Êtes-vous propriétaire ? En fonction de l’endroit où vous vivez et de l’importance de votre hypothèque, il est fort possible que votre maison soit saisie par les banques et les créanciers désireux de se voir remboursés. Perso, on ne m’avait pas prévenu.

Après des années à la tête du restaurant le plus en vue de ma ville, j’avais pris la décision d’en ouvrir un second. La nouvelle adresse avait été très bien accueillie – des journalistes de la presse nationale étaient même là pour l’ouverture.

Je puais la poisse à des kilomètres à la ronde. Mes confrères du milieu – que je considérais comme des amis – commençaient à flipper d’être vus avec moi.

Mais votre restau ne demande rien d’autre que de s’effondrer et il suffit d’une goutte d’eau pour faire déborder le vase : une mauvaise critique, l’un des chefs qui vous lâche à cause d’une hépatite qui connaît des complications ou, dans mon cas, un problème de bâtiment.

Même si cet accident de construction n’est en rien de ma faute, j’ai dû fermer le restaurant plusieurs mois pour corriger le défaut de l’infrastructure. Ce sont ces mois qui m’ont fait mettre la clef sous la porte.

Finalement, les factures, les rumeurs et les accusations m’ont mis du plomb dans l’aile et la fréquentation de mon premier restau a drastiquement chuté. J’ai fini par le fermer lui aussi. Dans les journaux, mon visage n’illustrait plus de papiers sur la « nouvelle sensation de la ville ». Il était devenue le symbole d’un échec et de l’incapacité à répondre aux attentes.

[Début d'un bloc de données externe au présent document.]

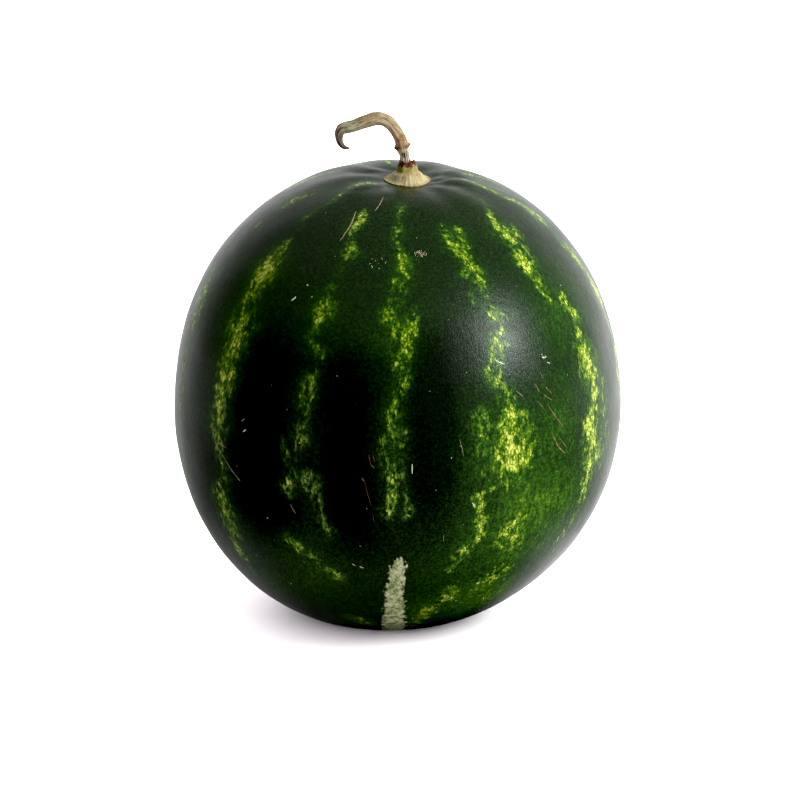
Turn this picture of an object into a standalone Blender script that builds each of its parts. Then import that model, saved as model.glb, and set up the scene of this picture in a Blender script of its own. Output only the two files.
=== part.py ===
"""Round watermelon that stands on its blossom end, with the dried stalk it was cut with.

Lengths are in metres and +Z is up. The origin is on the floor under the middle of the widest
ring, at the level of the flat spot that the fruit rests on. The stalk leans over towards -X, and
-Y is the front.
"""
import math

import bmesh
import bpy
from mathutils import Vector

# The fruit: a slightly tall ball, widest a little below the middle.
FRUIT_RADIUS = 0.125
CROWN_RISE = 0.137  # from the widest ring up to the crown
BLOSSOM_DROP = 0.127  # from the widest ring down to the blossom end, before it is flattened
UPPER_FULLNESS = 2.14  # superellipse exponents: 2 is an ellipse, more is squarer
LOWER_FULLNESS = 2.05
LOWER_BEND = 0.37  # the lower half drifts towards -X by this times the drop squared
FLAT_RADIUS = 0.047  # the flat spot under the blossom end
FRUIT_SEGMENTS = 72
FRUIT_RINGS = 46
RING_CROWDING = 0.45  # 0 spaces the rings evenly, more draws them together at the crown

# The shallow dimple that the stalk grows from, and the lobes that run down from it.
STALK_X = 0.0052
STALK_Y = -0.013
DIMPLE_DEPTH = 0.006
DIMPLE_RADIUS = 0.020
RIM_LIFT = 0.6  # share of the dimple's depth that the foot's rim lies above its bottom
LOBE_COUNT = 10
LOBE_DEPTH = 0.0006
LOBE_START = 0.012  # distance from the stalk at which the lobes begin to show
LOBE_FULL = 0.024  # distance at which they are full
LOBE_FADE = 0.0375  # distance at which they begin to fade
LOBE_END = 0.1  # distance at which they are gone

# The stalk: a flared foot with a domed stub on it, and a bent dry stalk that ends in a hook.
SEAT_GAP = 0.0003  # between the foot and the fruit
FOOT_BURIED = 0.006  # how far the foot's blank reaches down before the fruit is cut out of it
FOOT_SEGMENTS = 40
FOOT_PROFILE = (  # distance from the stalk's axis, height above the foot's rim
    (0.0029, 0.0100),
    (0.0037, 0.0094),
    (0.0049, 0.0072),
    (0.0056, 0.0045),
    (0.0061, 0.0031),
    (0.0076, 0.0019),
    (0.0100, 0.0010),
    (0.0126, 0.0003),
    (0.0133, -0.0003),
)
STALK_THICKNESS = 0.003  # the radius that the last column below multiplies
STALK_ROUTE = (  # offset from the stalk's axis in X and Y, height above the rim, thickness
    (-0.0011, 0.0000, 0.0060, 1.00),
    (-0.0014, 0.0000, 0.0109, 0.87),
    (-0.0024, 0.0001, 0.0161, 1.23),
    (-0.0037, 0.0003, 0.0207, 1.12),
    (-0.0063, 0.0007, 0.0257, 1.10),
    (-0.0106, 0.0012, 0.0303, 1.17),
    (-0.0160, 0.0015, 0.0326, 1.25),
    (-0.0224, 0.0014, 0.0309, 1.22),
    (-0.0291, 0.0010, 0.0283, 1.13),
    (-0.0340, 0.0004, 0.0267, 1.07),
    (-0.0368, -0.0002, 0.0246, 0.88),
    (-0.0374, -0.0008, 0.0212, 0.70),
    (-0.0364, -0.0013, 0.0182, 0.56),
    (-0.0342, -0.0016, 0.0163, 0.40),
    (-0.0318, -0.0018, 0.0159, 0.23),
)
STALK_STEPS = 3  # tube rings between two route points
TUBE_BEVEL = 3
CREASE_ANGLE = 40  # degrees above which an edge is sharp
WELD_DISTANCE = 0.00001


def flat_height():
    """Height of the flat spot above the blossom end that it cuts off."""
    share = (FLAT_RADIUS / FRUIT_RADIUS) ** LOWER_FULLNESS
    return BLOSSOM_DROP * (1 - (1 - share) ** (1 / LOWER_FULLNESS))


WIDEST_HEIGHT = BLOSSOM_DROP - flat_height()


def smooth_step(value, low, high):
    """0 below low, 1 above high, and an even slope between them."""
    share = min(max((value - low) / (high - low), 0.0), 1.0)
    return share * share * (3 - 2 * share)


def dent(x, y):
    """How far the dimple and the grooves between the lobes lower the upper skin at x, y."""
    distance = math.hypot(x - STALK_X, y - STALK_Y)
    dimple = DIMPLE_DEPTH * math.exp(-((distance / DIMPLE_RADIUS) ** 2))
    groove = 0.5 - 0.5 * math.cos(LOBE_COUNT * math.atan2(y - STALK_Y, x - STALK_X))
    shown = smooth_step(distance, LOBE_START, LOBE_FULL)
    shown *= 1 - smooth_step(distance, LOBE_FADE, LOBE_END)
    return dimple + LOBE_DEPTH * groove * shown


def skin_point(longitude, down):
    """Point of the skin at a longitude and an angle down from the crown."""
    upper = down < math.pi / 2
    fullness = UPPER_FULLNESS if upper else LOWER_FULLNESS
    radius = FRUIT_RADIUS * abs(math.sin(down)) ** (2 / fullness)
    rise = abs(math.cos(down)) ** (2 / fullness)
    x = radius * math.cos(longitude)
    y = radius * math.sin(longitude)
    if upper:
        return Vector((x, y, WIDEST_HEIGHT + CROWN_RISE * rise - dent(x, y)))
    drop = BLOSSOM_DROP * rise
    return Vector((x - LOWER_BEND * drop * drop, y, WIDEST_HEIGHT - drop))


def crown_height(x, y):
    """Height of the upper skin over the point x, y."""
    share = (math.hypot(x, y) / FRUIT_RADIUS) ** UPPER_FULLNESS
    return WIDEST_HEIGHT + CROWN_RISE * (1 - share) ** (1 / UPPER_FULLNESS) - dent(x, y)


def new_collection(name):
    collection = bpy.data.collections.new(name)
    bpy.context.scene.collection.children.link(collection)
    return collection


def new_object(name, data, collection):
    obj = bpy.data.objects.new(name, data)
    collection.objects.link(obj)
    return obj


def new_material(name, colour, roughness):
    material = bpy.data.materials.new(name)
    material.use_nodes = True
    shader = material.node_tree.nodes["Principled BSDF"]
    shader.inputs["Base Color"].default_value = (*colour, 1.0)
    shader.inputs["Roughness"].default_value = roughness
    shader.inputs["Metallic"].default_value = 0.0
    return material


def finish_mesh(mesh, material):
    mesh.materials.clear()
    mesh.materials.append(material)
    mesh.shade_smooth()
    mesh.set_sharp_from_angle(angle=math.radians(CREASE_ANGLE))


def make_fruit(collection):
    """A ball drawn out to the fruit's outline and cut off level where it rests."""
    bm = bmesh.new()
    bmesh.ops.create_uvsphere(
        bm, u_segments=FRUIT_SEGMENTS, v_segments=FRUIT_RINGS, radius=1.0
    )
    for vert in bm.verts:
        down = math.acos(min(max(vert.co.z, -1.0), 1.0))
        down *= 1 - RING_CROWDING + RING_CROWDING * down / math.pi
        vert.co = skin_point(math.atan2(vert.co.y, vert.co.x), down)
    everything = bm.verts[:] + bm.edges[:] + bm.faces[:]
    cut = bmesh.ops.bisect_plane(
        bm, geom=everything, plane_co=(0, 0, 0), plane_no=(0, 0, -1), clear_outer=True
    )
    rim = [part for part in cut["geom_cut"] if isinstance(part, bmesh.types.BMEdge)]
    bmesh.ops.contextual_create(bm, geom=rim)
    bmesh.ops.recalc_face_normals(bm, faces=bm.faces)
    mesh = bpy.data.meshes.new("fruit")
    bm.to_mesh(mesh)
    bm.free()
    finish_mesh(mesh, new_material("rind", (0.012, 0.035, 0.008), 0.32))
    return new_object("fruit", mesh, collection)


def evaluated_copy(obj, name, collection):
    """The object's final mesh as a plain object, with loose caps and seams welded."""
    bpy.context.view_layer.update()
    graph = bpy.context.evaluated_depsgraph_get()
    mesh = bpy.data.meshes.new_from_object(obj.evaluated_get(graph))
    mesh.name = name
    bm = bmesh.new()
    bm.from_mesh(mesh)
    bmesh.ops.remove_doubles(bm, verts=bm.verts, dist=WELD_DISTANCE)
    bmesh.ops.recalc_face_normals(bm, faces=bm.faces)
    bm.to_mesh(mesh)
    bm.free()
    copy = new_object(name, mesh, collection)
    copy.matrix_world = obj.matrix_world
    return copy


def make_foot_blank(collection):
    """The flared foot and its domed stub, turned about the stalk's axis."""
    points = [(0.0, FOOT_PROFILE[0][1]), *FOOT_PROFILE]
    points += [(FOOT_PROFILE[-1][0], -FOOT_BURIED), (0.0, -FOOT_BURIED)]
    mesh = bpy.data.meshes.new("foot_profile")
    edges = [(i, i + 1) for i in range(len(points) - 1)]
    mesh.from_pydata([(radius, 0.0, height) for radius, height in points], edges, [])
    profile = new_object("foot_profile", mesh, collection)
    screw = profile.modifiers.new("turn", "SCREW")
    screw.steps = FOOT_SEGMENTS
    screw.render_steps = FOOT_SEGMENTS
    screw.use_merge_vertices = True
    screw.merge_threshold = WELD_DISTANCE
    blank = evaluated_copy(profile, "stem", collection)
    bpy.data.objects.remove(profile)
    return blank


def make_stalk_tube(collection):
    """The bent stalk as a tube whose thickness changes along its route."""
    curve = bpy.data.curves.new("stalk_route", "CURVE")
    curve.dimensions = "3D"
    curve.bevel_depth = STALK_THICKNESS
    curve.bevel_resolution = TUBE_BEVEL
    curve.resolution_u = STALK_STEPS
    curve.use_fill_caps = True
    spline = curve.splines.new("BEZIER")
    spline.bezier_points.add(len(STALK_ROUTE) - 1)
    for point, (x, y, height, thickness) in zip(spline.bezier_points, STALK_ROUTE):
        point.co = (x, y, height)
        point.radius = thickness
        point.handle_left_type = "AUTO"
        point.handle_right_type = "AUTO"
    route = new_object("stalk_route", curve, collection)
    tube = evaluated_copy(route, "stalk_tube", collection)
    bpy.data.objects.remove(route)
    return tube


def hide_cutter(obj):
    obj.hide_render = True
    obj.display_type = "WIRE"


def add_boolean(obj, operation, other):
    modifier = obj.modifiers.new(operation.lower(), "BOOLEAN")
    modifier.operation = operation
    modifier.object = other


def make_stem(fruit, collection, cutters):
    """Foot, stub and stalk in one body, seated on the fruit's skin."""
    rim_height = crown_height(STALK_X, STALK_Y) + RIM_LIFT * DIMPLE_DEPTH
    stem = make_foot_blank(collection)
    tube = make_stalk_tube(cutters)
    stem.location = (STALK_X, STALK_Y, rim_height)
    tube.location = stem.location
    seat = new_object("fruit_seat", fruit.data.copy(), cutters)
    seat.location.z = SEAT_GAP
    hide_cutter(tube)
    hide_cutter(seat)
    add_boolean(stem, "UNION", tube)
    add_boolean(stem, "DIFFERENCE", seat)
    finish_mesh(stem.data, new_material("stalk", (0.42, 0.32, 0.13), 0.7))
    return stem


def main():
    for obj in list(bpy.data.objects):
        bpy.data.objects.remove(obj)
    watermelon = new_collection("watermelon")
    cutters = new_collection("cutters")
    fruit = make_fruit(watermelon)
    make_stem(fruit, watermelon, cutters)


main()
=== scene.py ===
"""The looks of the watermelon: its rind, stalk and skin marks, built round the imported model.

Lengths are in metres and +Z is up. -Y is the front, and longitudes are degrees from the front
towards +X. "Down" is the angle in degrees from the crown to a point of the skin.
"""
import math
import random

import bmesh
import bpy
import numpy as np
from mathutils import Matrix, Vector, noise


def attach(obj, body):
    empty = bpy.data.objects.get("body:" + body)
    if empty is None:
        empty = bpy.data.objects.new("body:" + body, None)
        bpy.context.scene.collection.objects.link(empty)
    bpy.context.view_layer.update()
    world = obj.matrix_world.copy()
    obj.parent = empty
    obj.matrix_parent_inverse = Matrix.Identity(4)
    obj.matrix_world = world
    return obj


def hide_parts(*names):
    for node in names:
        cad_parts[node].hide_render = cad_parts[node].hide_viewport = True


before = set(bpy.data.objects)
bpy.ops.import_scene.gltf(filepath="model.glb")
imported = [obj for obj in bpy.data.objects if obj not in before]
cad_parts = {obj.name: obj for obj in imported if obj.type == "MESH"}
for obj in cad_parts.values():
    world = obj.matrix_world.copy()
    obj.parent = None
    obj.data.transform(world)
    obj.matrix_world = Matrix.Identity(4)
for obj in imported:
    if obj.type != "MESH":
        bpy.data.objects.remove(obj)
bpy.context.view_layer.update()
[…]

Mon mariage a souffert de ces travaux et de la fermeture. Confrontés à un business qui s’écroule, certains couples préfèrent divorcer pour protéger les fonds du conjoint qui n’était pas dans l’affaire. Mon mari était également investi dans le restaurant et nous étions deux à nous porter garants des prêts qui n’avaient pas été remboursés. Un divorce n’aurait donc rien arrangé. Mon mari a fini par m’avouer qu’il ne pouvait pas s’empêcher de penser à cette faillite commune quand il me regardait.

Je puais la poisse à des kilomètres à la ronde. Mes confrères du milieu – que je considérais comme des amis – commençaient à flipper d’être vus avec moi. Les chefs ont arrêté de m’envoyer le nouveau cocktail du barman ou un plat hors menu quand j’allais manger dans leur restau. C’était comme si tout le monde me disait implicitement, « s’il te plaît, arrête de venir par ici quelque temps, jusqu’à ce que tout se calme pour toi. »

J’ai finalement compris que la plupart de mes amitiés n’étaient que professionnelles. Quand on passe soixante-dix heures de la semaine à côtoyer des cuisiniers, des barmans et des serveurs, il est facile de confondre ces relations avec de l’amitié. Quand j’ai fermé mon restaurant j’ai vite compris que je n’avais aucun pote. Ces gens restaient avec moi parce qu’ils étaient payés pour le faire. Après quelques adieux déchirants et des promesses de se revoir rapidement pour prendre un verre, ils ne m’ont plus jamais contactée.

Je ne sais pas pourquoi je pensais être à l’abri de tous ces problèmes éventuels. Pourquoi ai-je ouvert un autre restaurant ? Pourquoi, alors que j’avais trouvé la perle rare dès le premier coup, j’ai voulu tenter ma chance et lancer une nouvelle affaire ?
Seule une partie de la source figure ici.